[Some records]
------------------------------------
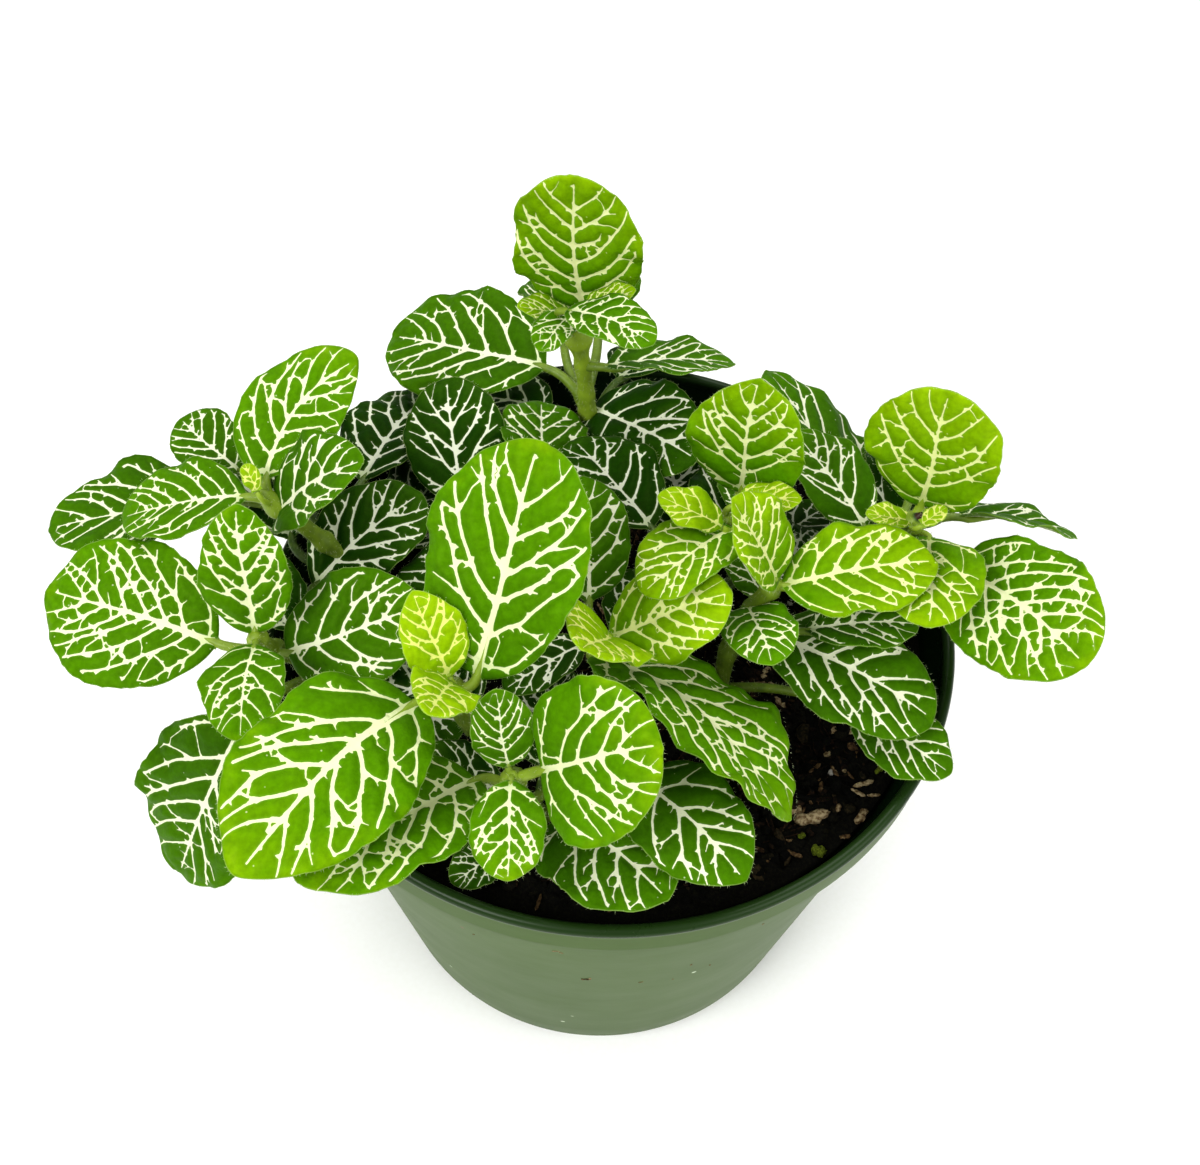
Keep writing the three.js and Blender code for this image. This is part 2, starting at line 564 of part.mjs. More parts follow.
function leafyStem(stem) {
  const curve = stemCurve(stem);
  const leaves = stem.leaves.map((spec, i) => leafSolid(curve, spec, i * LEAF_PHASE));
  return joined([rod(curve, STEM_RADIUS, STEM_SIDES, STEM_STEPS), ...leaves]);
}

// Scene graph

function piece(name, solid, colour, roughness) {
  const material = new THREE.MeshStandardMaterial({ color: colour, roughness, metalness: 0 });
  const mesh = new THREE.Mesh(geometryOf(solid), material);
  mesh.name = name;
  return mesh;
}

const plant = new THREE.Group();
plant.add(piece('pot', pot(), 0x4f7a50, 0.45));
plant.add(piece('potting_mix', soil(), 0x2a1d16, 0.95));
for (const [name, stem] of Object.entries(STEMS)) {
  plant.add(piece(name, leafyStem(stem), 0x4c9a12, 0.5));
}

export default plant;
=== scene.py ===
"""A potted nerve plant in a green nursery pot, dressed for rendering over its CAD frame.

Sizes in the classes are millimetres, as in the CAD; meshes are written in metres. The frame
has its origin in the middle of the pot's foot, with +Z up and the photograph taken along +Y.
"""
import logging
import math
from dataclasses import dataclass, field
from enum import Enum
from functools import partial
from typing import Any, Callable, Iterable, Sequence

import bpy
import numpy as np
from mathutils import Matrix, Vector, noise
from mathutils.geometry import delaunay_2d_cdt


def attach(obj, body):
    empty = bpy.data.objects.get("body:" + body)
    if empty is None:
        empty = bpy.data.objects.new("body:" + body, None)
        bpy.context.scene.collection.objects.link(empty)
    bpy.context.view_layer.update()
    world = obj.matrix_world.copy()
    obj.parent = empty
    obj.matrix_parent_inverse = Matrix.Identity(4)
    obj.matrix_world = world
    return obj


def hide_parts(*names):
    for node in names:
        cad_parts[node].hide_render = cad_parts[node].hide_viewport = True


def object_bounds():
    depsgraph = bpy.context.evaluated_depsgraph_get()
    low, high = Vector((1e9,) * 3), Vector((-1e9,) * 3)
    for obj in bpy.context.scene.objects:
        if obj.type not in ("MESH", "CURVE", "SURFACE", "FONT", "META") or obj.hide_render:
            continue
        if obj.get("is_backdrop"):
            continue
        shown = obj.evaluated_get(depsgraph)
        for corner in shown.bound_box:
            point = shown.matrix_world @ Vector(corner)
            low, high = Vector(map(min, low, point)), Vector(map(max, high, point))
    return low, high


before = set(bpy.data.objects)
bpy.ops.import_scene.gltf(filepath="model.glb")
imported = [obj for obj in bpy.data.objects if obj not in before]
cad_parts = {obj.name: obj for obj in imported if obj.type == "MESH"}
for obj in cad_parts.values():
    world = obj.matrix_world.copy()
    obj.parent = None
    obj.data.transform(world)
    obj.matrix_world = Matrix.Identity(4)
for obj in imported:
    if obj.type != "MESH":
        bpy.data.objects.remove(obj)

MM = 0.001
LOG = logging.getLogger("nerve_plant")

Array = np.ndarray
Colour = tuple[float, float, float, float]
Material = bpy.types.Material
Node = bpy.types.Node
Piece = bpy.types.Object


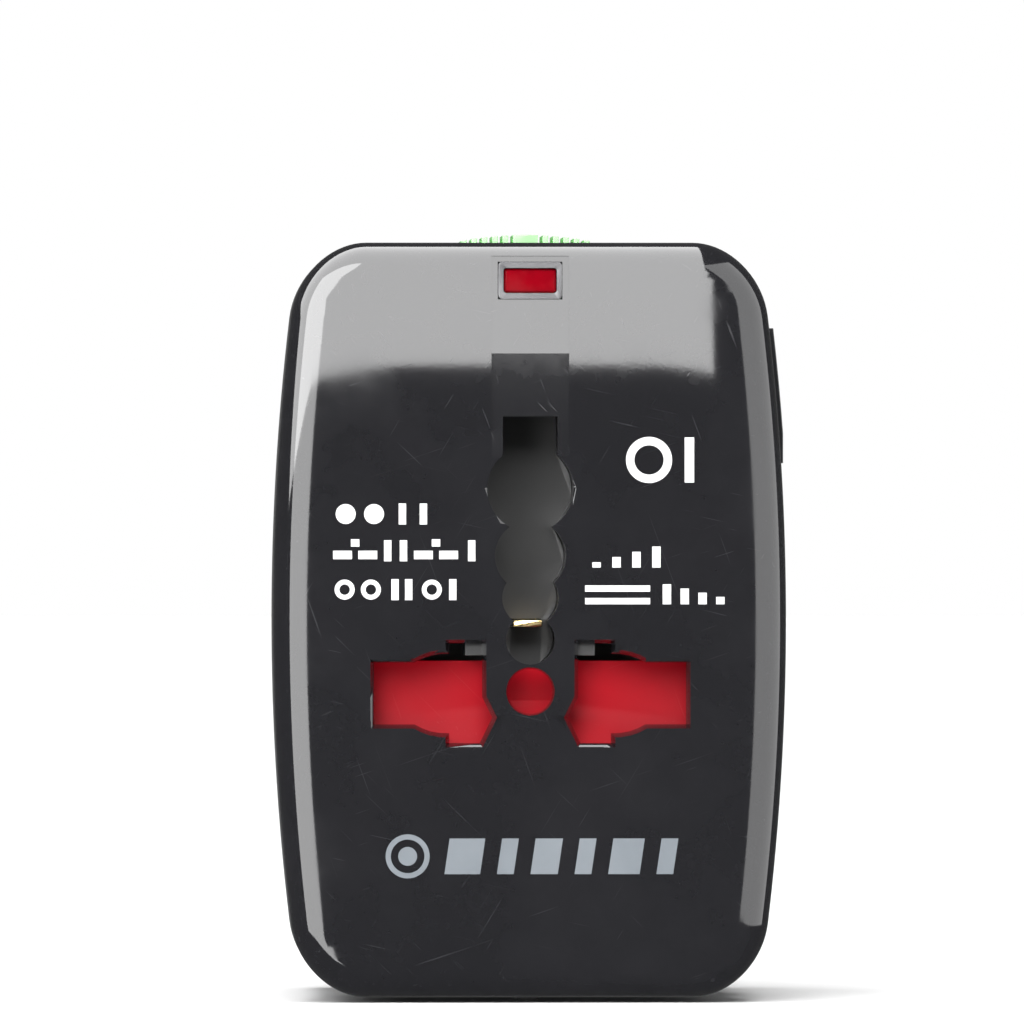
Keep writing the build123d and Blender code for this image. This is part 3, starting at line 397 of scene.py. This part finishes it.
------------------------------------
> Exercise task
Output, from the data above, the lines from the line with "const plant = new THREE.Group();" to the line with "depsgraph = bpy.context.evaluated_depsgraph_get()" exactly as they stand, both ends included and nothing else.

> Full answer
const plant = new THREE.Group();
plant.add(piece('pot', pot(), 0x4f7a50, 0.45));
plant.add(piece('potting_mix', soil(), 0x2a1d16, 0.95));
for (const [name, stem] of Object.entries(STEMS)) {
  plant.add(piece(name, leafyStem(stem), 0x4c9a12, 0.5));
}

export default plant;
=== scene.py ===
"""A potted nerve plant in a green nursery pot, dressed for rendering over its CAD frame.

Sizes in the classes are millimetres, as in the CAD; meshes are written in metres. The frame
has its origin in the middle of the pot's foot, with +Z up and the photograph taken along +Y.
"""
import logging
import math
from dataclasses import dataclass, field
from enum import Enum
from functools import partial
from typing import Any, Callable, Iterable, Sequence

import bpy
import numpy as np
from mathutils import Matrix, Vector, noise
from mathutils.geometry import delaunay_2d_cdt


def attach(obj, body):
    empty = bpy.data.objects.get("body:" + body)
    if empty is None:
        empty = bpy.data.objects.new("body:" + body, None)
        bpy.context.scene.collection.objects.link(empty)
    bpy.context.view_layer.update()
    world = obj.matrix_world.copy()
    obj.parent = empty
    obj.matrix_parent_inverse = Matrix.Identity(4)
    obj.matrix_world = world
    return obj


def hide_parts(*names):
    for node in names:
        cad_parts[node].hide_render = cad_parts[node].hide_viewport = True


def object_bounds():
    depsgraph = bpy.context.evaluated_depsgraph_get()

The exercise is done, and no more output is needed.